Few-shot Named Entity Recognition via Superposition Concept Discrimination
Jiawei Chen, Hongyu Lin, Xianpei Han, Yaojie Lu, Shanshan Jiang, Bin Dong, Le Sun
TL;DR
Few-shot NER suffers from intrinsic precise generalization challenges when only a handful of illustrative instances are available. The authors introduce SuperCD, an active-learning framework that identifies superposition concepts with a Concept Extractor (CE) and retrieves high-value examples via a Superposition Instance Retriever (SIR) from large corpora; annotated instances, together with the originals, train FS-NER models. CE/SIR are trained on large, accessible resources (Wikipedia/Wikidata) to learn universal concept extraction and retrieval, and a contrastive loss guides SIR to align queries with correct instances. Across five datasets and diverse FS-NER architectures, SuperCD yields substantial improvements with minimal annotation budgets, demonstrating robust, model-agnostic enhancement of precise generalization in FS-NER. This approach enables targeted generalization knowledge infusion with practical annotation costs, broadening the applicability of few-shot NER in open-domain settings.
Abstract
Few-shot NER aims to identify entities of target types with only limited number of illustrative instances.

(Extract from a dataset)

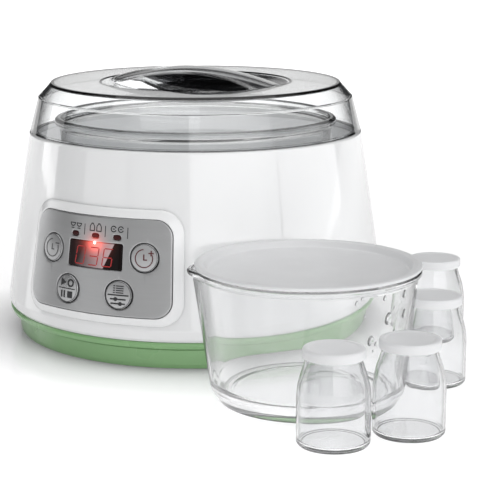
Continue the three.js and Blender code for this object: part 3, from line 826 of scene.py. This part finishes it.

Unfortunately, few-shot NER is severely challenged by the intrinsic precise generalization problem, i.e., it is hard to accurately determine the desired target type due to the ambiguity stemming from information deficiency. In this paper, we propose Superposition Concept Discriminator (SuperCD), which resolves the above challenge via an active learning paradigm. Specifically, a concept extractor is first introduced to identify superposition concepts from illustrative instances, with each concept corresponding to a possible generalization boundary. Then a superposition instance retriever is applied to retrieve corresponding instances of these superposition concepts from large-scale text corpus. Finally, annotators are asked to annotate the retrieved instances and these annotated instances together with original illustrative instances are used to learn FS-NER models. To this end, we learn a universal concept extractor and superposition instance retriever using a large-scale openly available knowledge bases. Experiments show that SuperCD can effectively identify superposition concepts from illustrative instances, retrieve superposition instances from large-scale corpus, and significantly improve the few-shot NER performance with minimal additional efforts.